━━━ SUPPLIED MATERIAL ━━━

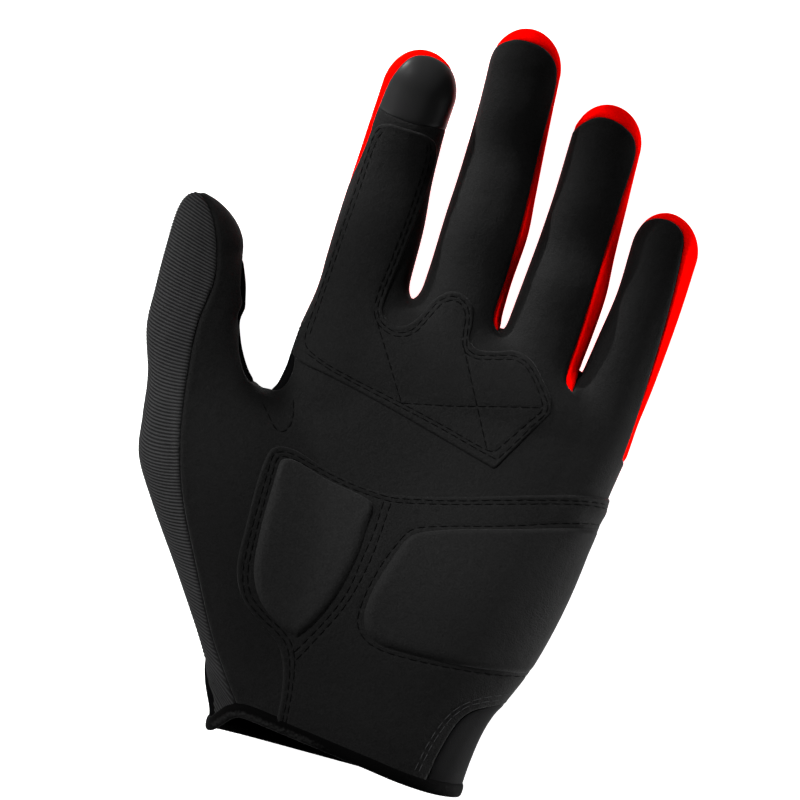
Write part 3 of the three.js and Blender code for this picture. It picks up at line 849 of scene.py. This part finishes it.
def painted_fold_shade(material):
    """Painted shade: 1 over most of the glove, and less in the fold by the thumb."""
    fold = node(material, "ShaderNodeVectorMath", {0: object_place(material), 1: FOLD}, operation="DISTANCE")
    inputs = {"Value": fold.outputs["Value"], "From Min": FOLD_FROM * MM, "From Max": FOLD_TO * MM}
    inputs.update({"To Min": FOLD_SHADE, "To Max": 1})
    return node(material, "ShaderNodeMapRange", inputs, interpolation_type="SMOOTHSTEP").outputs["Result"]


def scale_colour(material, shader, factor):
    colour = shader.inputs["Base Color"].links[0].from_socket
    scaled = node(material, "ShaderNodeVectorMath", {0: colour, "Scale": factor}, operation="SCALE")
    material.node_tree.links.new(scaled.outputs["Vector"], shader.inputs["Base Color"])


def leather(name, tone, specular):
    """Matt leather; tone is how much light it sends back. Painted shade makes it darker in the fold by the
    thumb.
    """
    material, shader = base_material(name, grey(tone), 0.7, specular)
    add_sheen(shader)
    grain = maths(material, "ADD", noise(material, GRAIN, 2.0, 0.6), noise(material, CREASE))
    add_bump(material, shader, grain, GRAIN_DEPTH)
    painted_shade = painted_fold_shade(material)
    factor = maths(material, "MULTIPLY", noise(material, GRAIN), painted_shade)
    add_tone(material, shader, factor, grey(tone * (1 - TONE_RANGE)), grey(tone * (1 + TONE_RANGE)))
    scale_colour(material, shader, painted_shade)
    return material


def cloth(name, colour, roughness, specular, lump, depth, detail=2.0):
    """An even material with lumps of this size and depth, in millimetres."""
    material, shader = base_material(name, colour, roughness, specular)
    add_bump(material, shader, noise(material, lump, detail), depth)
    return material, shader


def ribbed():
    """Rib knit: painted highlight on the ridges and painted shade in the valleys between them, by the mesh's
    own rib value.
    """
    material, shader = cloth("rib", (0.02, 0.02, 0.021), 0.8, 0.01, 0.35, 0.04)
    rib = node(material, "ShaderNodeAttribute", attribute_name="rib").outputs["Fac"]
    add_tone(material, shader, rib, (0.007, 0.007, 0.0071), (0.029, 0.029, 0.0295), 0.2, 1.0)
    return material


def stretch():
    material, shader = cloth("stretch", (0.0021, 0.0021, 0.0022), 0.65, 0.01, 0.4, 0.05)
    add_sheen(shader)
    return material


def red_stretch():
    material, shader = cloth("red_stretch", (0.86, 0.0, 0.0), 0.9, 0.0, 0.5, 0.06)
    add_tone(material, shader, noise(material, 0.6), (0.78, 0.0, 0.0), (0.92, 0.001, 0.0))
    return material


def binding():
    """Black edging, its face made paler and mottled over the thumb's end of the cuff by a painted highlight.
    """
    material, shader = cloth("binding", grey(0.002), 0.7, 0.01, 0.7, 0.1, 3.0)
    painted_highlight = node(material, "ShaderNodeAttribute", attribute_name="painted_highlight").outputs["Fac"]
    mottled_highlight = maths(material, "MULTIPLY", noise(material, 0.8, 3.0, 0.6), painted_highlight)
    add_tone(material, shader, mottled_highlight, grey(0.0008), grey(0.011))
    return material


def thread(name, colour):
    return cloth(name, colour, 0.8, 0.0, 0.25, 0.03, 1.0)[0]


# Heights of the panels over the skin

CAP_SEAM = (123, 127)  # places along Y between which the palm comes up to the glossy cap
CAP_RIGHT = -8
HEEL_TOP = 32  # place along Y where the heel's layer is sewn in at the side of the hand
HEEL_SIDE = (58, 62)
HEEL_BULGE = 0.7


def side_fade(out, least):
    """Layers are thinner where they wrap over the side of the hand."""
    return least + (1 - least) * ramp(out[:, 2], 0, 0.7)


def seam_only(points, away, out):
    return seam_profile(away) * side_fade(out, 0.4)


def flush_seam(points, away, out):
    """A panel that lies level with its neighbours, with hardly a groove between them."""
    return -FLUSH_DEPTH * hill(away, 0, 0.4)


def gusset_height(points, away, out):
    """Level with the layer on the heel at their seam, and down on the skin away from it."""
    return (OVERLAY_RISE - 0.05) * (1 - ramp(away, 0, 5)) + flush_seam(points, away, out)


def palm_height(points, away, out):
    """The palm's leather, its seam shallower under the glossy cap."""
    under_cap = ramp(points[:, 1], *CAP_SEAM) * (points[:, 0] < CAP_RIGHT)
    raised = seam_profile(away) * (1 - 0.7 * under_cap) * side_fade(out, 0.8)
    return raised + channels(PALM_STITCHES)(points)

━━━
━━━ SUPPLIED MATERIAL ━━━

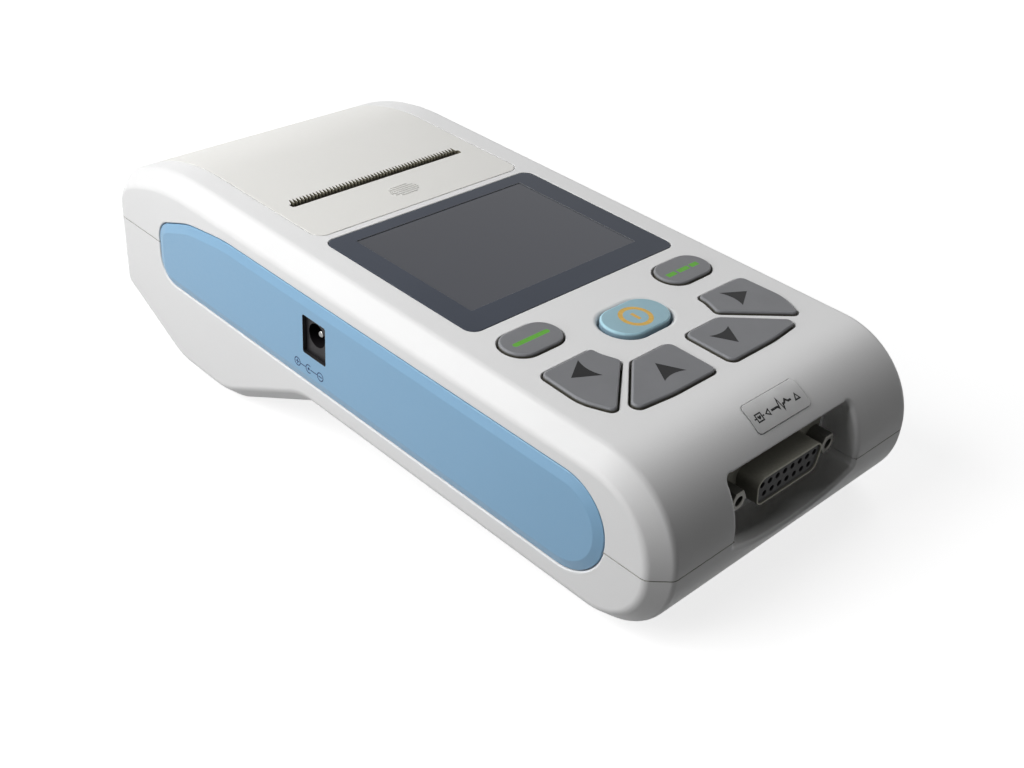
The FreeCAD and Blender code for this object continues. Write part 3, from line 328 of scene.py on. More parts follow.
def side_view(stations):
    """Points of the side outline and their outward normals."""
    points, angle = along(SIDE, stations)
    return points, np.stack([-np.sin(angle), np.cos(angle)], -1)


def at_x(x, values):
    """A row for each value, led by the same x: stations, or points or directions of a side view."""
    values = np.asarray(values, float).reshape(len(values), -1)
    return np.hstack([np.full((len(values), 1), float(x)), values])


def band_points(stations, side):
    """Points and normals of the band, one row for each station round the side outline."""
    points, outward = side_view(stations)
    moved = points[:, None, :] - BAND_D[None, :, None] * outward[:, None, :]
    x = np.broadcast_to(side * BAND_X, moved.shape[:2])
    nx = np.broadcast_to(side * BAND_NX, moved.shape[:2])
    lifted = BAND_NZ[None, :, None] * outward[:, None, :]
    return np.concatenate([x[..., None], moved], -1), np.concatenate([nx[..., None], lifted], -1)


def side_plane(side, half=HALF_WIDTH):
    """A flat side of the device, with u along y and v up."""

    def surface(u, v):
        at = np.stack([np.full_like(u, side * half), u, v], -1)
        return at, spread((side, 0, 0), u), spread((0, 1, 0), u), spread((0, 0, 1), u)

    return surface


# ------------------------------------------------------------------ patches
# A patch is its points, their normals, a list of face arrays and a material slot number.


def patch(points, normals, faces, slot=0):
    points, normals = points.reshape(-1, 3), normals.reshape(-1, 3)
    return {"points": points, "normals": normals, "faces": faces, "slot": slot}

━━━

## DIRECTIONS
Copy each line in the data that holds the word "Blender".

## RESULT BELOW
Write part 3 of the three.js and Blender code for this picture. It picks up at line 849 of scene.py. This part finishes it.
The FreeCAD and Blender code for this object continues. Write part 3, from line 328 of scene.py on. More parts follow.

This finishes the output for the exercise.